In her first public remarks since becoming a governor on the Federal Open Market Committee, Lisa Cook described inflation as a “near- and long-term threat” and said it was “critical” for the Federal Reserve to “prevent an inflationary psychology from taking hold”.

“In our current economy, with a very strong labour market and inflation far above our goal, I believe a risk-management approach requires a strong focus on taming inflation,” she said at an event hosted by the Peterson Institute for International Economics, a Washington-based think-tank.

“Aside from the immediate effect of higher prices on households and businesses, the longer it persists and the more people come to expect it, the greater the risks of elevated inflation becoming entrenched,” she added.

Separately, another Fed governor Christopher Waller on Thursday said incoming data suggest inflation is “far from the FOMC’s goal and not likely to fall quickly”.

“Though there are additional data to come, in my view, we haven’t yet made meaningful progress on inflation and until that progress is both meaningful and persistent, I support continued rate increases, along with ongoing reductions in the Fed’s balance sheet,” he said at an event hosted by the University of Kentucky.

“We currently do not face a trade-off between our employment objective and our inflation objective, so monetary policy can and must be used aggressively to bring down inflation,” he added.

The officials’ comments come as financial markets have whipsawed in an effort to digest both gloomier growth prospects globally, but also emerging signs of stress.
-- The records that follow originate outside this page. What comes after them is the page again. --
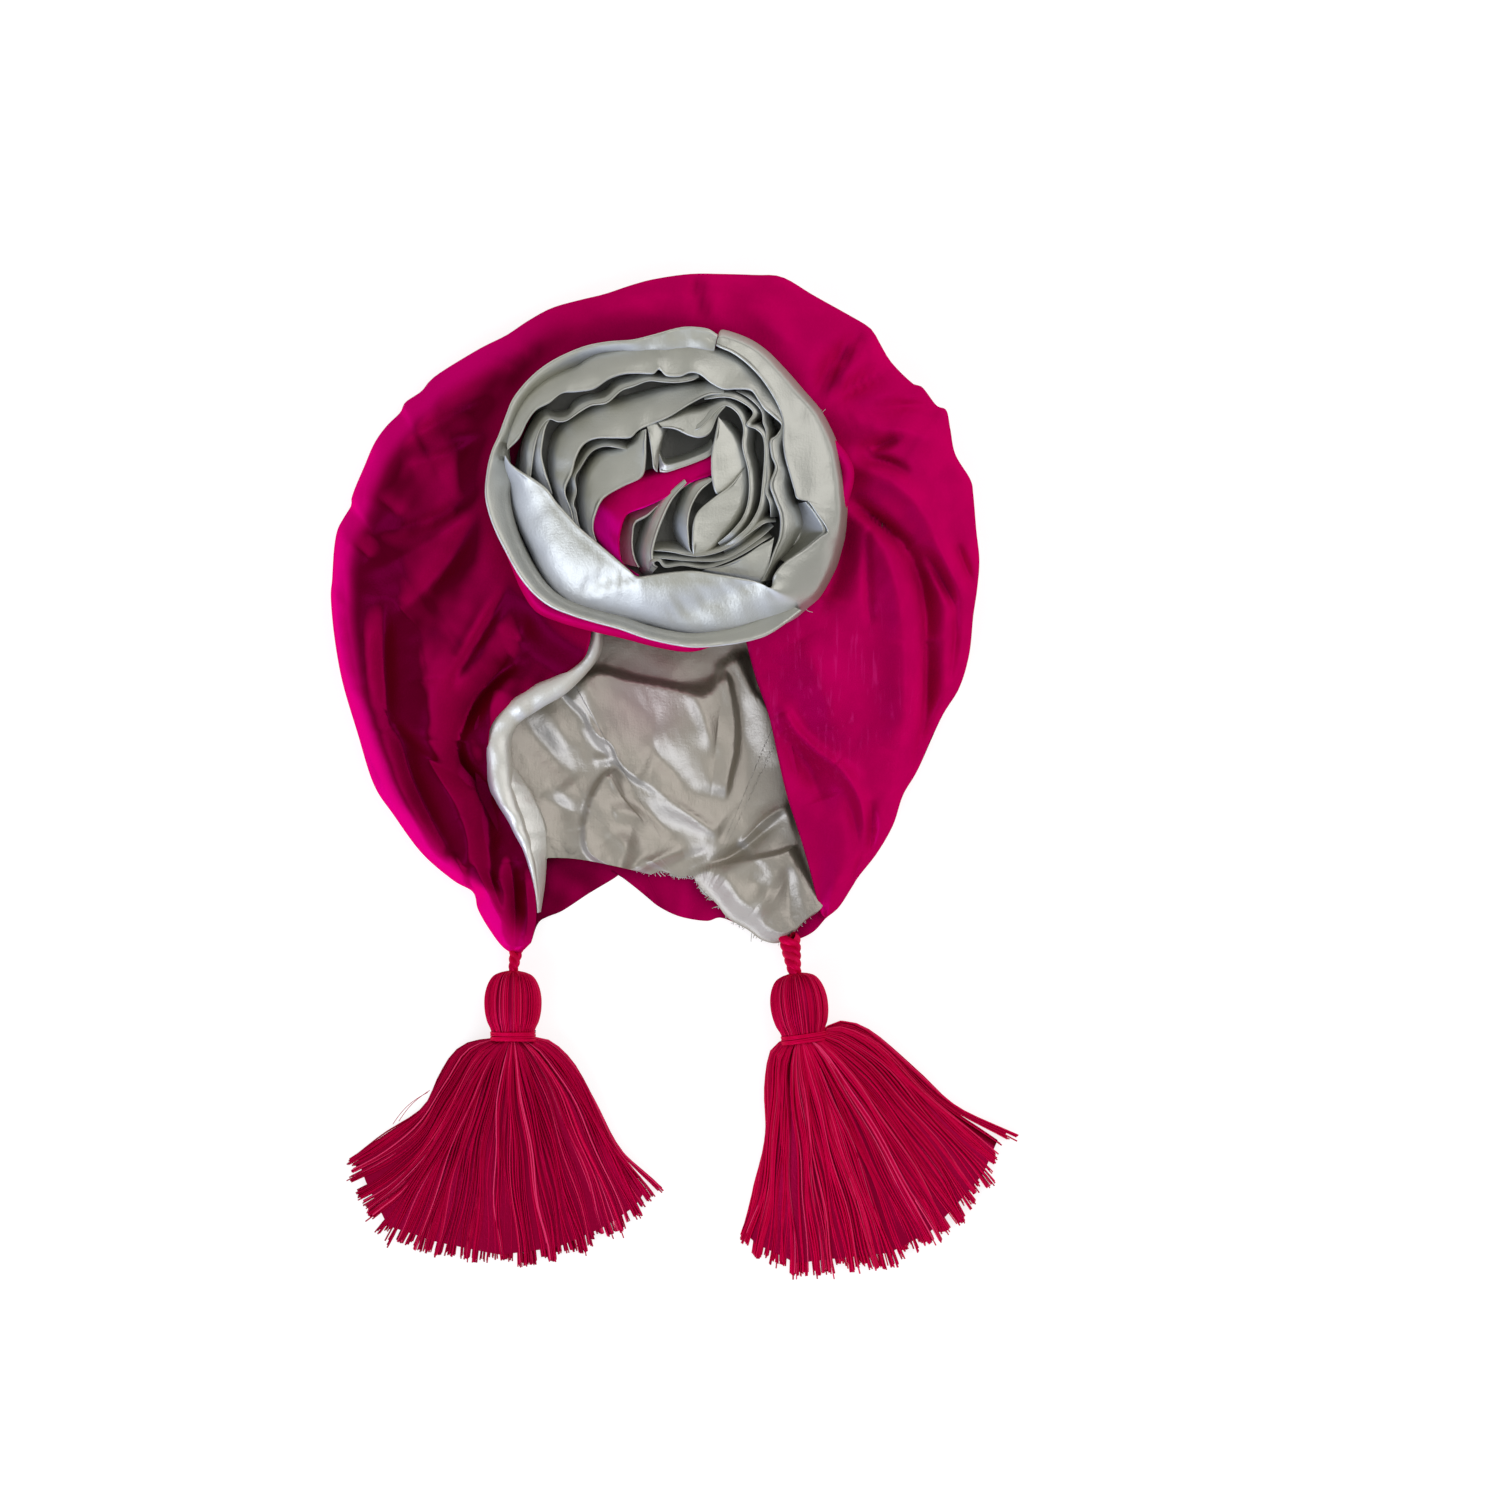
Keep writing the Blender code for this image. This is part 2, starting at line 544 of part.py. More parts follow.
def turn_angles(rows, step):
    """The ends of a turn and the whole steps between them, so that neighbours are cut alike."""
    start, end = rows[0][0], rows[-1][0]
    inner = [angle for angle in range(step * (int(start) // step + 1), int(end), step)]
    return [start] + inner + [end]


def polar(angle, share):
    """A point of the rosette: degrees clockwise from the crown, and a share of its radius."""
    turn = math.radians(angle)
    return SEAT_CENTRE + Vector((math.sin(turn), math.cos(turn))) * share * ROSETTE_RADIUS


def band_turn(name, rows, undercut=0.0, closed=False):
    """A turn of the rosette's band along a polar table."""
    angles = turn_angles(rows, BAND_STEP)
    if closed:
        angles = angles[:-1]
    sections = []
    for angle in angles:
        outer = polar(angle, table_value(rows, angle, 1))
        inner = polar(angle, table_value(rows, angle, 2))
        sections.append(fold_section(outer, inner, table_value(rows, angle, 3), undercut))
    loft(name, sections, "grey_satin", closed)


def rosette_tail():
    """The crescent of hat cloth in the heart of the rosette."""
    sections = []
    for outer_x, outer_y, inner_x, inner_y, top in TAIL:
        outer = SEAT_CENTRE + Vector((outer_x, outer_y)) * ROSETTE_RADIUS
        inner = SEAT_CENTRE + Vector((inner_x, inner_y)) * ROSETTE_RADIUS
        sections.append(fold_section(outer, inner, top))
    loft("rosette_tail", sections, "magenta_crepe")


def rosette_wrap():
    """Hat cloth wound round the foot of the outer turn, which leans out past it in two places."""
    sections = []
    for angle in range(0, 360, BAND_STEP):
        outer = table_value(OUTER_TURN, angle, 1) * ROSETTE_RADIUS
        inner = table_value(OUTER_TURN, angle, 2) * ROSETTE_RADIUS
        base = outer - min(BAND_UNDERCUT, max(0.0, outer - inner - BAND_FOOT)) + 2 * GAP
        reach = table_value(WRAP_REACH, angle) * ROSETTE_RADIUS
        top = max(base, outer - 2 * BAND_CLOTH + reach) if reach > 0 else base
        foot = SEAT_HEIGHT + GAP
        rise = ROSETTE_HEIGHT * table_value(OUTER_TURN, angle, 3) * WRAP_TOP
        middle = (base + top) / 2
        radii = (base, middle, top, top + BAND_CLOTH, middle + BAND_CLOTH, base + BAND_CLOTH)
        heights = (foot, foot + rise / 2, foot + rise, foot + rise, foot + rise / 2, foot)
        section = []
        for radius, height in zip(radii, heights):
            place = polar(angle, radius / ROSETTE_RADIUS)
            section.append((place.x, place.y, height))
        sections.append(section)
    loft("rosette_wrap", sections, "magenta_crepe", closed=True)


def fan_end(fan, share):
    """Angle and length of a tassel's locks at a share of the way across its fan."""
    place = share * (len(fan) - 1)
    index = min(int(place), len(fan) - 2)
    part = place - index
    low, high = fan[index], fan[index + 1]
    angle = math.radians(low[0] + (high[0] - low[0]) * part)
    length = (low[1] + (high[1] - low[1]) * part) * TASSEL_SKIRT_LENGTH
    return angle, length


def lock_wave(share):
    """1 on the back of a lock and 0 in the groove between two."""
    return abs(math.sin(math.pi * TASSEL_LOCKS * share)) ** 0.7


def skirt_section(neck, fan, tilt, along, fullness, spread):
    """A ring round the skirt: grooved between its locks above, and flat where it lies."""
    half = TASSEL_SIDES // 2
    depth = TASSEL_TIP_DEPTH + (TASSEL_SKIRT_DEPTH - TASSEL_TIP_DEPTH) * fullness
    side = Vector((math.cos(tilt), -math.sin(tilt)))
    neck_radius = TASSEL_HEAD_RADIUS * NECK_SHARE
    points = []
    for index in range(TASSEL_SIDES):
        above = index <= half
        share = (index if above else TASSEL_SIDES - index) / half
        angle, length = fan_end(fan, share)
        start = neck + side * neck_radius * (2 * share - 1) * (1 - along)
        heading = tilt + (angle - tilt) * min(1.0, 0.45 + 0.55 * spread)
        reach = length * along * (1 - 0.06 * (1 - lock_wave(share)) * along)
        splay = Vector((math.sin(heading), -math.cos(heading)))
        place = start + splay * reach
        edge = math.sin(math.pi * min(max(share, 0.02), 0.98)) ** 0.45
        groove = 1 - LOCK_GROOVE * (1 - lock_wave(share))
        low = 0.30 * depth * (1 - edge)
        height = GAP + (low if not above else low + (depth - low) * edge * groove)
        points.append((place.x, place.y, height))
    return points


def tassel(name, neck, fan, tilt):
    """A tassel lying on its side: a round head, a bound neck and a fan of locks."""
    axis = Vector((-math.sin(tilt), math.cos(tilt)))
    side = Vector((math.cos(tilt), math.sin(tilt)))
    sections = []
    for along, radius in HEAD_PROFILE:
        middle = neck + axis * along * TASSEL_HEAD_LENGTH
        section = []
        for index in range(TASSEL_SIDES):
            turn = 2 * math.pi * index / TASSEL_SIDES
            place = middle - side * radius * TASSEL_HEAD_RADIUS * math.cos(turn)
            height = GAP + TASSEL_HEAD_RADIUS * (1 + radius * math.sin(turn))
            section.append((place.x, place.y, height))
        sections.append(section)
    for along, fullness, spread in SKIRT_SECTIONS:
        sections.append(skirt_section(neck, fan, -tilt, along, fullness, spread))
    loft(name, sections, "crimson_thread")


def tassel_binding(name, neck, tilt):
    """The thread wound round a tassel's neck."""
    bore = TASSEL_HEAD_RADIUS * NECK_SHARE + GAP
    axis = Vector((-math.sin(tilt), math.cos(tilt), 0))
    side = Vector((math.cos(tilt), math.sin(tilt), 0))
    middle = Vector((neck.x, neck.y, GAP + TASSEL_HEAD_RADIUS))
    profile = (
        (bore, -BINDING_WIDTH / 2), (bore + BINDING_DEPTH, -BINDING_WIDTH / 3),
        (bore + BINDING_DEPTH, BINDING_WIDTH / 3), (bore, BINDING_WIDTH / 2),
    )
    sections = []
    for index in range(BINDING_SIDES):
        turn = 2 * math.pi * index / BINDING_SIDES
        outward = side * math.cos(turn) + Vector((0, 0, math.sin(turn)))
        sections.append([middle + outward * radius + axis * along for radius, along in profile])
    loft(name, sections, "crimson_thread", closed=True)


def tassel_loop(name, start, neck, tilt):
    """The short cord that hangs a tassel on a corner of the bag."""
    axis = Vector((-math.sin(tilt), math.cos(tilt)))
    end = neck + axis * (TASSEL_HEAD_LENGTH + 2 * GAP)
    bend = end + axis * CORD_DIAMETER
    low = CLOTH + GAP + CORD_DIAMETER / 2
    high = GAP + TASSEL_HEAD_RADIUS
    curve = bpy.data.curves.new(name, "CURVE")
    curve.dimensions = "3D"
    curve.bevel_depth = CORD_DIAMETER / 2
    curve.bevel_resolution = 2
    curve.use_fill_caps = True
    steps = 6
    spline = curve.splines.new("POLY")
    spline.points.add(steps + 1)
    for index in range(steps + 1):
        share = index / steps
        place = start.lerp(bend, share)
        spline.points[index].co = (place.x, place.y, low + (high - low) * smooth_step((share - 0.3) / 0.7), 1)
    spline.points[steps + 1].co = (end.x, end.y, high, 1)
    guide = bpy.data.objects.new(name + "_route", curve)
    bpy.data.collections[COLLECTION].objects.link(guide)
    evaluated = guide.evaluated_get(bpy.context.evaluated_depsgraph_get())
    mesh = bpy.data.meshes.new_from_object(evaluated)
    bpy.data.objects.remove(guide)
    shape = bmesh.new()
    shape.from_mesh(mesh)
    bmesh.ops.remove_doubles(shape, verts=shape.verts, dist=1e-6)
    bmesh.ops.recalc_face_normals(shape, faces=shape.faces)
    shape.to_mesh(mesh)
    shape.free()
    mesh.name = name
    mesh.materials.clear()
    make_object(name, mesh, "crimson_thread")


def main():
    for piece in list(bpy.data.objects):
        bpy.data.objects.remove(piece)
    hat = bpy.data.collections.new(COLLECTION)
    bpy.context.scene.collection.children.link(hat)
    crown_shell()
    crown_lining()
    edge_facing()
    rosette_wrap()
    band_turn("rosette_outer_turn", OUTER_TURN, BAND_UNDERCUT, closed=True)
    band_turn("rosette_coil", COIL)
    band_turn("rosette_inner_turn", INNER_TURN)
    band_turn("rosette_petal", PETAL)
    band_turn("rosette_leaf", LEAF)
    band_turn("rosette_curl", CURL)
    rosette_tail()
    left_neck, right_neck = plan(*LEFT_NECK), plan(*RIGHT_NECK)
    tassel("left_tassel", left_neck, LEFT_FAN, 0.0)
    tassel("right_tassel", right_neck, RIGHT_FAN, RIGHT_HEAD_TILT)
    tassel_binding("left_tassel_binding", left_neck, 0.0)
    tassel_binding("right_tassel_binding", right_neck, RIGHT_HEAD_TILT)
    tassel_loop("left_tassel_loop", plan(-0.42, -0.965), left_neck, 0.0)
    tassel_loop("right_tassel_loop", plan(0.405, -0.94), right_neck, RIGHT_HEAD_TILT)


main()
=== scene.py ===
"""Looks of a turban hat: crepe bag, crumpled satin lining, coiled satin rosette and two thread tassels.

Plan tables were measured in the photograph's pixels, and placed() turns them into millimetres from
the hat's origin, +X to the wearer's left and +Y to the crown. The rosette's tables were measured in an
enlarged cutting, and become millimetres from the rosette's own middle, with heights as shares of its height.
"""

import math

import bmesh
import bpy
import numpy as np
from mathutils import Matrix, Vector


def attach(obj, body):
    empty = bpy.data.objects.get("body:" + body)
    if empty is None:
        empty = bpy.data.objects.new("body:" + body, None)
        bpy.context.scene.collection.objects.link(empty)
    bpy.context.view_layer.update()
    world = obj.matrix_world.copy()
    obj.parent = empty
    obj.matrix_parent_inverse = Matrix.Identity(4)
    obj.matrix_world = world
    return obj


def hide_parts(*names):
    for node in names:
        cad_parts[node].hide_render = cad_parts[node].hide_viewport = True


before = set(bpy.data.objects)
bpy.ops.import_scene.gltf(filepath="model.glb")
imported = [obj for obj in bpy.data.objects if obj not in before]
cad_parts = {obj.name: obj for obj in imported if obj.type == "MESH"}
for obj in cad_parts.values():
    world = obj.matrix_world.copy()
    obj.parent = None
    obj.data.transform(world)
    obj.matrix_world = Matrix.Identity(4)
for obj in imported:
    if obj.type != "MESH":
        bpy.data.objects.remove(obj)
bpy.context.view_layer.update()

bl_info = {
    "name": "Turban Hat",
    "version": (1, 0, 0),
    "blender": (4, 5, 0),
    "location": "View3D > Sidebar > Turban Hat",
    "description": "Builds a crepe turban hat with a satin rosette, a satin lining and two thread tassels",
    "category": "Add Mesh",
}

MM = 0.001

# A pixel of the photograph in mm, and the pixel over the hat's origin
PIXEL = 0.4
MIDDLE = (655.5, 609.0)

# The same for the enlarged cutting, about the rosette's middle
FINE_PIXEL = 0.09695
FINE_MIDDLE = (755.0, 792.0)

# The bag's outline from the left corner over the crown to the right corner: x, y
OUTLINE = (
    (531, 943), (520, 953), (512, 953), (501, 945), (488, 927), (478, 909), (473, 892), (453, 880),
    (422, 853), (394, 815), (374, 784), (358, 733), (343, 682), (335, 637), (331.5, 598), (332.8, 580),
    (334.7, 550), (338, 531), (344, 519), (352, 506), (352, 500), (356, 488), (365, 467), (375, 444),
    (387, 427), (401, 413), (406, 403), (422, 392), (431, 381), (446, 370), (481, 349), (507, 336),
    (528, 322), (552, 309), (580, 301), (605, 295), (632, 286), (655, 280), (690, 275), (722, 275),
    (755, 276), (782, 278), (813, 296), (847, 315), (870, 329), (879, 343), (891, 363), (912, 384),
    (922, 388), (936, 406), (946, 411), (950, 430), (955, 455), (970, 480), (973, 496), (976, 531),
    (979, 560), (977, 588), (973, 616), (969, 654), (959, 688), (941, 718), (918, 769), (903, 795),
    (893, 825), (877, 853), (859, 876), (852, 887), (839, 907), (826, 918),
)

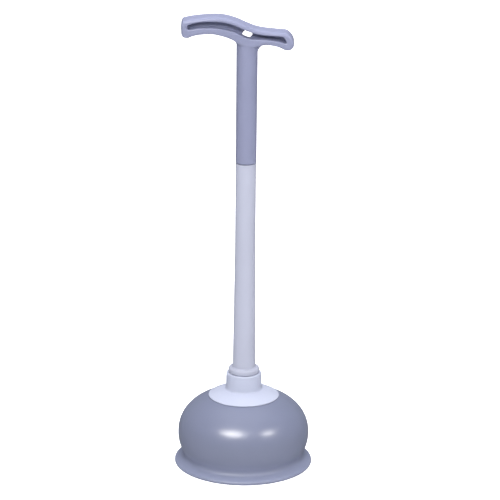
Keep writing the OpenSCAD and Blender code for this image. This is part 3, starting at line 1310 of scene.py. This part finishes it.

Some investors and economists have speculated the Fed will need to back off from its plans to tighten monetary policy as a result and either move far more slowly in the coming months or pause altogether.

The Fed is debating whether to deliver a fourth consecutive interest rate increase at its upcoming meeting in November, a move that would lift the federal funds rate to 3.75 per cent to 4 per cent. Most officials forecast the benchmark policy rate reaching 4.4 per cent by year-end and 4.6 per cent in early 2023.

While the November decision will hinge in part on incoming jobs data, due out on Friday, and the next inflation report set to be released next week, Fed officials have explicitly cautioned that the economic circumstances do not yet warrant the central bank pivoting from its ultra-aggressive approach.

Waller on Thursday said he does not expect his view of inflation, the labour market and the overall trajectory of the economy to be altered materially by the incoming data, and highlighted that “most policymakers will feel the same way”.

Also on Thursday, Neel Kashkari, president of the Minneapolis Fed, said the central bank was “quite a ways away” from halting its interest rate increase — a message also reiterated this week by the Atlanta Fed’s Raphael Bostic and Mary Daly of the central bank’s San Francisco branch.

Cook, who is the first black woman to serve as a Fed governor, on Thursday backed the central bank’s decision to “front-load” its rate rises — which she said has helped to more rapidly crimp demand. Restoring price stability would not only likely require “ongoing rate hikes”, she continued, but also keeping interest rates at a level that restrain the economy “for some time”.

During a discussion following her remarks, Cook was asked about liquidity in the market for US government debt, which traders have warned has been strained. The Treasury market, she said, is “functioning well” with “large volumes of trades being executed”.

Waller said he was “confused” by market speculation that the Fed would slow its rate rises or halt them earlier because of financial stability concerns, saying markets were “operating effectively”.

While Cook emphasised that the economic effects caused by changes in monetary policy works with “long and variable lags”, she said any policy adjustments should hinge on “whether and when we see inflation actually falling in the data, rather than just in forecasts”.

At a separate event on Thursday, Charles Evans, president of the Chicago Fed, said the “momentum” in core inflation, which strips out volatile items such as food and energy, is what is most concerning to the central bank.

Economists have warned that waiting until realised inflation falls would all but ensure the Fed overtightens and causes a recession — something chair Jay Powell recently said could not be ruled out.

Cook said: “Although most forecasts see considerable progress on inflation in coming years, it is important to consider whether inflation dynamics may have changed in a persistent way, making our forecasts even more uncertain.”